Vivió interrogándose sobre para qué sirvió la cultura en Auschwitz
Luis Ventoso
George Steiner, memoria de la gran cultura europea, se ha muerto en su casa de Cambridge con 90 años. La familia del ensayista se largó de París rumbo a Nueva York solo un mes antes de que las tropas de Hitler hollasen los Campos Elíseos. El padre de Steiner, judío vienés, fue dos veces profeta. Gozando de un puesto de postín en el banco nacional austríaco, olisqueó la crecida parda y contra el criterio familiar ordenó levantar campamento y trasladarse a París, donde cinco años después nacería el sabio. El siguiente salto fue a EE.UU., escapando esta vez por los pelos de los nazis. En América, el despejado George estudió un poco de todo -Literatura, Matemáticas, Física- y pasó por
Harvard. Pero prefirió retornar a Europa, movido por el ánimo simbólico de desmentir la promesa de Hitler de que no quedaría un judío en ella. Se instaló en Inglaterra, donde el mundo académico nunca lo aceptó del todo. Era un pensador en los márgenes y polifacético: críticas literarias, ensayos sobre el lenguaje y la música, coqueteos con el periodismo y la politología... Vivió cincuenta años en Cambridge. Sus clases como profesor invitado se abarrotaban de alumnos, hechizados por su despliegue erudito y sus zarpazos de coña marinera. Pero los ingleses, pueblo práctico, lo consideraban difuso, demasiado generalista y chapucero en el detalle. Nunca le otorgaron una plaza fija y el propio Steiner lo asumía con irónica deportividad: «En Francia, donde les apasiona el pensamiento abstracto, si le pegas un tiro a otro en una discusión sobre Hegel lo verán como un enorme cumplido a la cultura. Los ingleses te dirán que es una total estupidez».

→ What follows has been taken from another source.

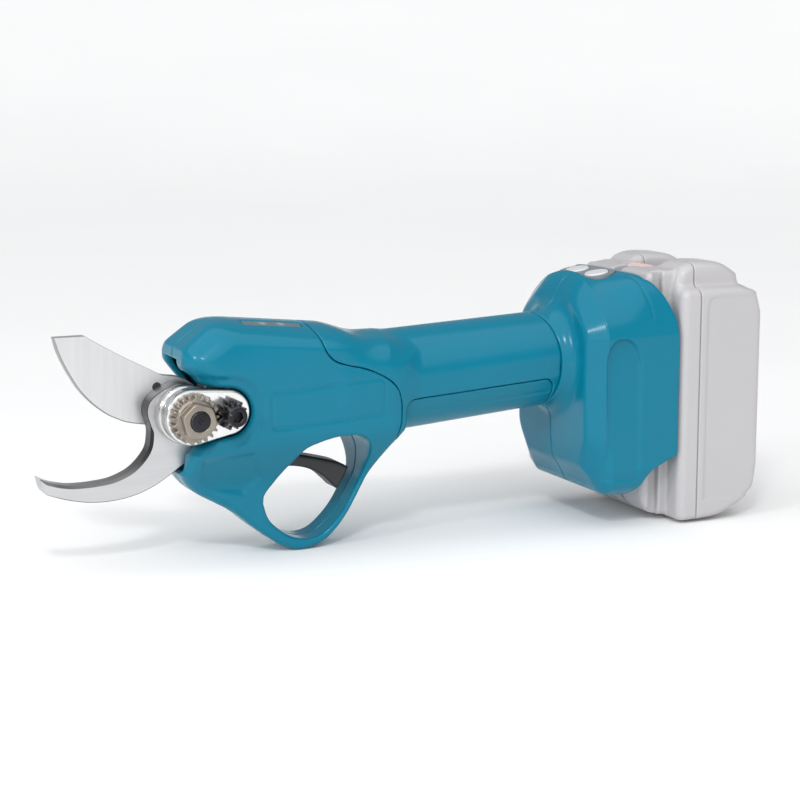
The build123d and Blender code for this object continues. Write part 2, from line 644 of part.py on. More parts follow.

Steiner vivió marcado por la consciencia de que su familia se había salvado de Auschwitz de chiripa. Políglota en tres idiomas desde cuna, creció leyendo a los clásicos y su padre lo orientó al mundo de las ideas, tan valorado en los hogares judíos (de ahí su cosecha de genios). Vivió en tres países, pero su patria real era la alta cultura europea, lo que explica la pregunta que lo angustió: ¿Qué valor tiene la cultura en el siglo de las dos atrocidades supremas, nazismo y estalinismo? Su conclusión fue que tras Auschwitz el arte y el pensamiento europeos habían dejado de ser custodios de los valores humanos. «Ahora ya sabemos que un hombre puede leer a Goethe o Rilke, escuchar a la tarde a Bach y Schubert e ir a trabajar a Auschwitz por la mañana».

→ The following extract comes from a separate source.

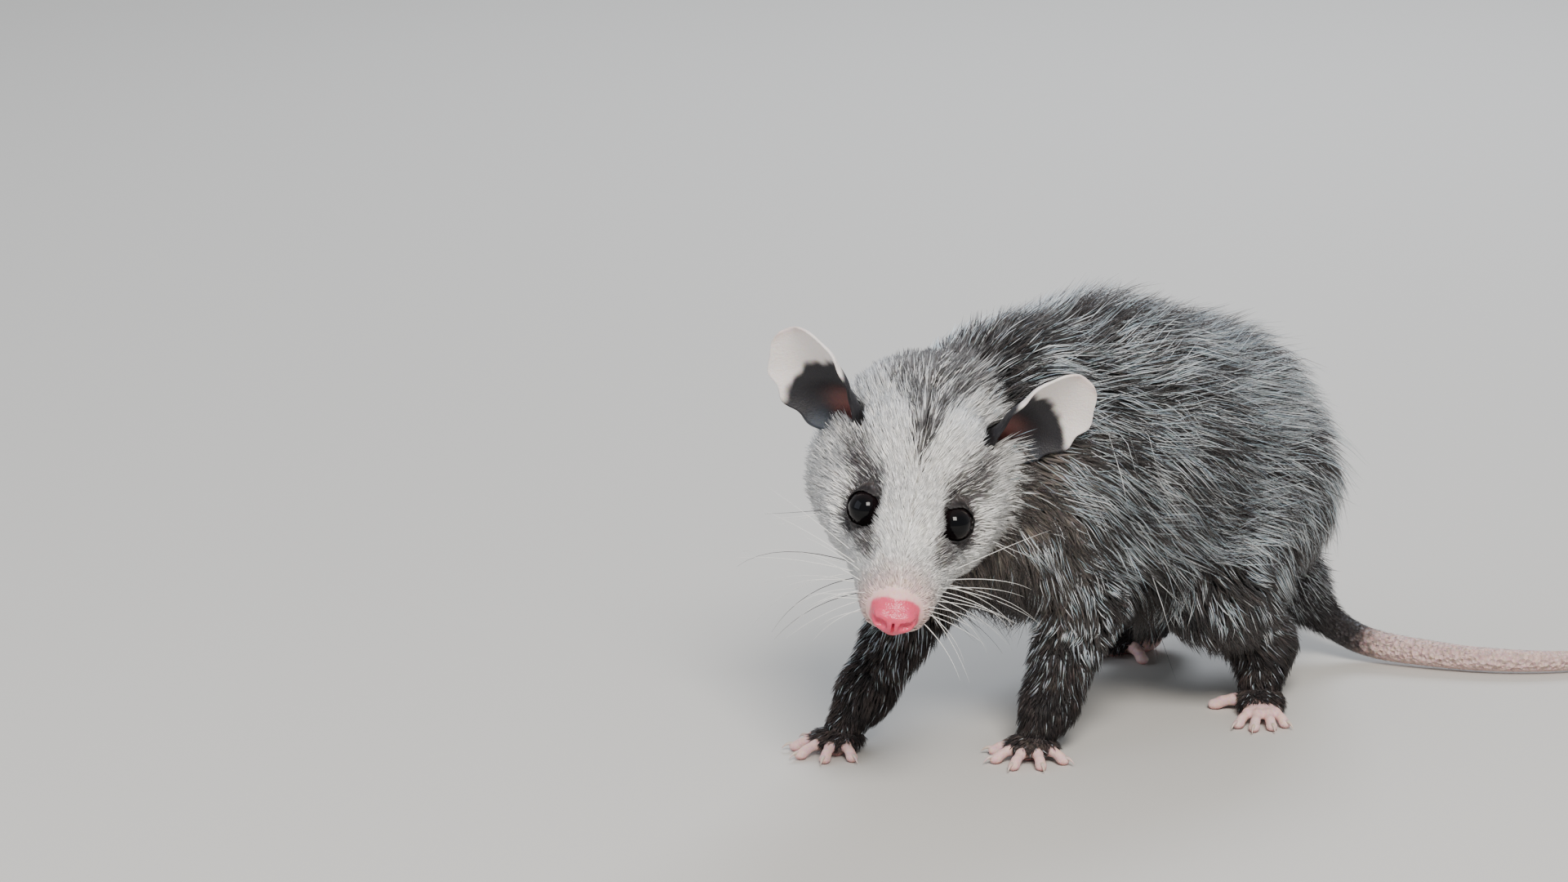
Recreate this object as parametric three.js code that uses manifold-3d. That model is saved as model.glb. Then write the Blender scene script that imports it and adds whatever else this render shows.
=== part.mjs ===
// A young Virginia opossum standing with its head turned to its left, life size.
// Each part is a closed solid of flesh and coat together, out to the tips of the fur.
// Millimetres, +Z up, soles on z = 0. The animal heads along -X and its left side is -Y.
import * as THREE from 'three';
import { mergeVertices } from 'three/addons/utils/BufferGeometryUtils.js';
import Module from 'manifold-3d';

const wasm = await Module();
wasm.setup();

// Driving dimensions: gaps and grid cells
const partGap = 0.32;
const bodyCell = 7.6;
const legCell = 5;
const headCell = 3.5;
const sleeveSides = 8;
const soleSink = 0.5;
const sleeveSlack = 1.8;
const middleClear = 5.3;
const legSoftness = 5;
const headSoftness = 7;

// Driving dimensions: heights and radii of the trunk, and the depth of its coat
const chestHeight = 63;
const backHeight = 59.5;
const hipHeight = 52;
const chestRadius = 21.5;
const bellyRadius = 25.5;
const hipRadius = 22.5;
const rumpRadius = 15.5;
const neckRadius = 18;
const napeRadius = 14.5;
const trunkCoat = 12;
const neckCoat = 6.5;

// Driving dimensions: how the head is held, and its parts
const headSeat = new THREE.Vector3(-29.3, -2.1, 71);
const headTurn = 41;
const headDrop = 23;
const headRoll = 10;
const skullRadius = 14;
const browRadius = 13;
const muzzleRadius = 9.2;
const snoutRadius = 5.5;
const padRadius = 5.9;
const jawRadius = 9;
const chinRadius = 3.3;
const cheekRadius = 9.5;
const cheekCoat = 4.5;
const jowlRadius = 10;
const eyeRadius = 4.2;
const eyePlace = [24.2, 9.3, 1.6];
const nosePlace = [49.8, 0, -6.3];
const headSleeve = [[-10, 23], [4, 26], [20, 23], [38, 15], [56, 11]];
const headSleeveSides = 12;
const neckCutTilt = 12;
const noseSize = [3.6, 4.9, 3.1];

// Driving dimensions: the ears
const earLength = 25.5;
const earHalfWidth = 11.4;
const earThickness = 1.1;
const earBase = [-1, 15.5, 6];
const earBaseCurl = 105;
const earTipCurl = 28;

// Driving dimensions: toes and tail
const toeRadius = 1.25;
const clawLength = 2.6;
const tailTipRadius = 1.7;

const coatColours = { body: 0x6f6e72, head: 0xcfc9bd, leg: 0x332d2b, skin: 0xd9a8a4 };

const radians = THREE.MathUtils.degToRad;
const point = (x, y, z) => new THREE.Vector3(x, y, z);

// The head's own axes: x to the nose, y to its left, z to the crown
const headFrame = (() => {
  const ahead = point(-Math.cos(radians(headTurn)), -Math.sin(radians(headTurn)), 0);
  const side = point(Math.sin(radians(headTurn)), -Math.cos(radians(headTurn)), 0);
  const nose = ahead.clone().multiplyScalar(Math.cos(radians(headDrop)));
  nose.z = -Math.sin(radians(headDrop));
  const crown = new THREE.Vector3().crossVectors(nose, side);
  const left = side.clone().multiplyScalar(Math.cos(radians(headRoll)));
  left.addScaledVector(crown, -Math.sin(radians(headRoll)));
  crown.multiplyScalar(Math.cos(radians(headRoll)));
  crown.addScaledVector(side, Math.sin(radians(headRoll)));
  return new THREE.Matrix4().makeBasis(nose, left, crown).setPosition(headSeat);
})();

const inHead = ([x, y, z]) => point(x, y, z).applyMatrix4(headFrame);

// A bone is a tapered rod of flesh with a coat round it; wide stretches it sideways
function bone(start, end, startRadius, endRadius, coat, wide = 1, across = point(0, 1, 0)) {
  const along = end.clone().sub(start);
  const length = along.length();
  const direction = along.clone().divideScalar(length);
  const sideways = across.clone().addScaledVector(direction, -across.dot(direction)).normalize();
  return { start, direction, length, startRadius, endRadius, coat, wide, sideways };
}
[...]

La paradoja de Steiner consiste en que consagró su vida a divulgar y ensalzar un tesoro cultural que proclamaba ya fútil, carente de influencia moral. Y aunque tendía a divagar, acertó al señalar las averías de la conciencia europea. Me acuerdo de él, bajito y de mirada pilla, cuando leo que la muy próspera Holanda prepara una ley para repartir pastillas gratuitas del Estado para todo mayor de 70 años que ya no tenga apetencia de vivir. Utilitarismo extremo y ominoso silencio de «la cultura». Digámoslo claro: la Iglesia católica se ha quedado como la única institución que todavía lucha en serio contra la implacable deshumanización de lo que llama, con razón, «la subcultura del descarte».